Prioritizing IT logistics and device management is essential for establishing a secure foundation
AI implementation doesn’t begin with models, prompts, or dashboards. It begins with structure. If your operating infrastructure isn’t stable, secure, and consistent, your ability to apply AI meaningfully will be limited by internal issues. Most companies overlook this. They push budgets into AI development while ignoring the logistical bottlenecks that still exist in how devices are issued, tracked, and recovered.
This misalignment creates real friction. Workflows meant to power modern systems are grounded by outdated inventory tracking, manual onboarding, and fragmented compliance checks. Meanwhile, the regulatory burden is increasing. Your business needs better observability and tighter controls, not just for AI, but also for protecting broader business continuity.
This is being reflected in strategic moves by market players. Deel, known for global payroll solutions, recently acquired Hofy, a device lifecycle management firm. Rippling, a major HR and IT integration platform, has also launched its own in-house device management capabilities. These aren’t brand experiments. These are fundamental infrastructure investments. They signal that device logistics is no longer being treated as backend support, it’s being integrated as a core product feature for companies operating globally and preparing for deeper automation.
With the direction the market is accelerating toward, having a fragmented device management process is a liability. It creates blind spots in security, delays onboarding, complicates compliance, and stifles agility. In contrast, companies that solve this challenge early build the operational discipline required for AI systems to function properly, without introducing unnecessary risk.
The broader IT leadership landscape confirms the tension. In the 2025 State of the CIO Survey, 38% of CIOs said monetizing data is their top strategic priority, a clear signal of the shift toward AI integration. Yet 35% of those same CIOs also highlighted meeting compliance requirements as a top concern. You cannot prioritize one and ignore the other. Success with AI requires both.
Treating device management as a “basic IT task” misses the long-term opportunity. It’s not just operational cleanup, it’s readiness. The companies that get this in place now are the ones who’ll be able to scale AI without being pulled back by foundational instability.
Key takeaways for decision-makers
- Prioritize device management before scaling AI: Many mid-sized companies pour budget into AI while struggling to handle basic IT logistics. Leaders should address device provisioning, tracking, and retrieval to build the operational foundation AI requires.
- Address logistical risks in emerging markets: Managing hardware across geographies like Asia, Latin America, and Africa requires more than generic processes. Executives should invest in scalable, region-aware systems to streamline onboarding and reduce IT friction globally.
- Eliminate shadow IT to protect data and compliance: When companies fail to issue secure devices, employees turn to unapproved tools, exposing sensitive information and undermining compliance. Leadership must enforce device policies to maintain security and audit readiness.
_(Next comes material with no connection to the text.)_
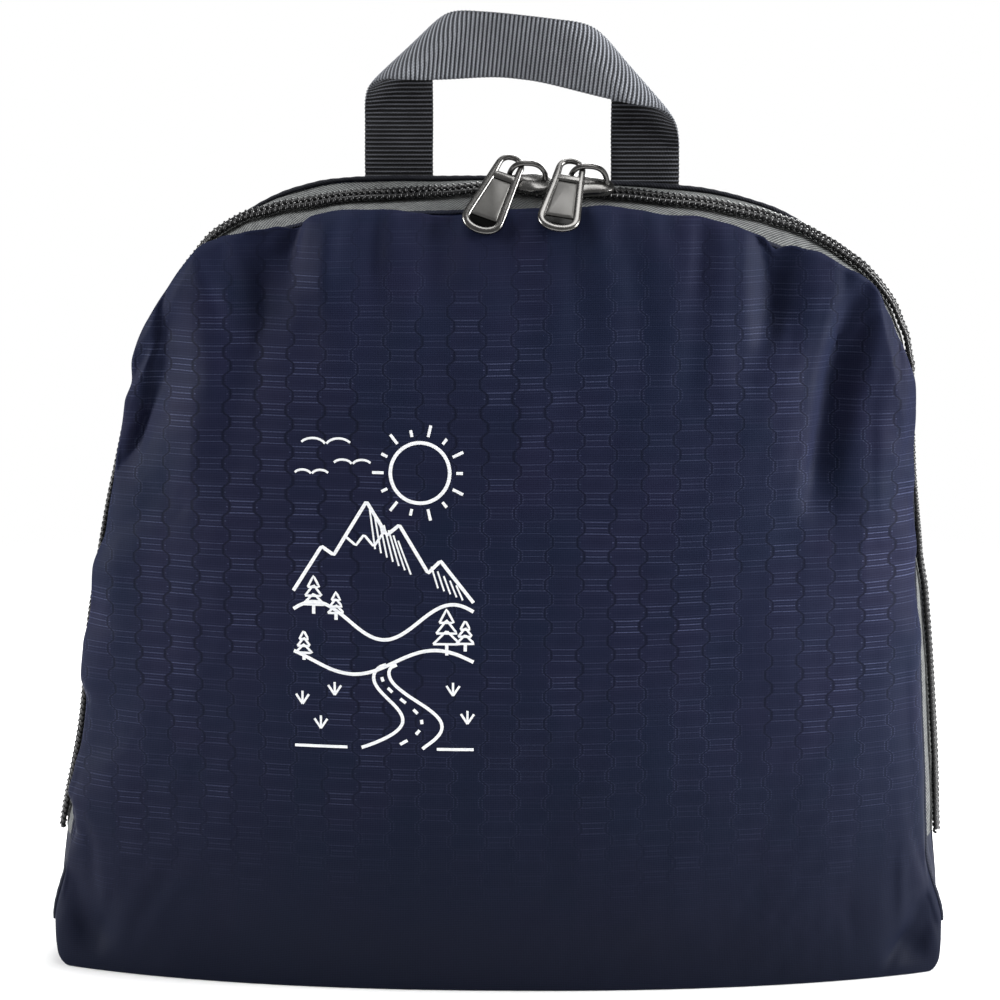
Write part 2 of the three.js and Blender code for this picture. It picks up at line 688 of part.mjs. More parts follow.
// A pull in its own frame: the eye's middle at the origin, hanging along -Z, with its face towards -Y.
function pullSolid() {
  const top = pullEyeHalfLength + pullEyeRim;
  const low = -(pullLength - top);
  const eyeHalf = pullEyeWidth / 2;
  const endHalf = pullEndWidth / 2;
  const shape = new THREE.Shape();
  shape.moveTo(-eyeHalf, 0);
  shape.quadraticCurveTo(-eyeHalf, top, 0, top);
  shape.quadraticCurveTo(eyeHalf, top, eyeHalf, 0);
  shape.lineTo(endHalf, low + endHalf * 0.8);
  shape.quadraticCurveTo(endHalf, low, 0, low);
  shape.quadraticCurveTo(-endHalf, low, -endHalf, low + endHalf * 0.8);
  shape.lineTo(-eyeHalf, 0);
  const eyeRound = pullEyeHalfLength - pullEyeHalfWidth;
  const through = 2 * pullThickness;
  const eyeEnd = (z) =>
    solidOf(new THREE.CylinderGeometry(pullEyeHalfWidth, pullEyeHalfWidth, through, 20).translate(0, 0, z));
  const eye = eyeEnd(-eyeRound)
    .add(eyeEnd(eyeRound))
    .add(box(2 * pullEyeHalfWidth, through, 2 * eyeRound, 0, 0, 0));
  const recessTop = -pullEyeHalfLength - pullRim;
  const recessLow = recessTop - pullPlateLength - pullSlotLength;
  const recessHalf = (at) => lerp(eyeHalf, endHalf, -at / (pullLength - top)) - pullRim + 0.4;
  const field = (high, lowEnd, shrink) => {
    const outlineShape = new THREE.Shape();
    outlineShape.moveTo(-recessHalf(high) + shrink, high);
    outlineShape.lineTo(recessHalf(high) - shrink, high);
    outlineShape.lineTo(recessHalf(lowEnd) - shrink, lowEnd);
    outlineShape.lineTo(-recessHalf(lowEnd) + shrink, lowEnd);
    outlineShape.lineTo(-recessHalf(high) + shrink, high);
    return outlineShape;
  };
  const face = -pullThickness / 2;
  const pocket = plateXZ(field(recessTop, recessLow, 0), 2 * pullRecess).translate([0, face, 0]);
  const plate = plateXZ(field(recessTop - 0.4, recessTop - pullPlateLength, 0.4), pullThickness);
  return plateXZ(shape, pullThickness, 8).subtract(eye).subtract(pocket).add(plate);
}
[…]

- Fix onboarding and offboarding inefficiencies: Delays in asset delivery hurt productivity and increase attrition while poor offboarding raises the risk of asset loss and data exposure. Standardizing and automating these workflows can reduce cost and improve employee experience.
- Build IT discipline to unlock AI scalability: A fragmented device management process blocks long-term automation and introduces risk. Leaders should treat IT logistics as strategic infrastructure to ensure AI systems are secure, compliant, and ready to scale.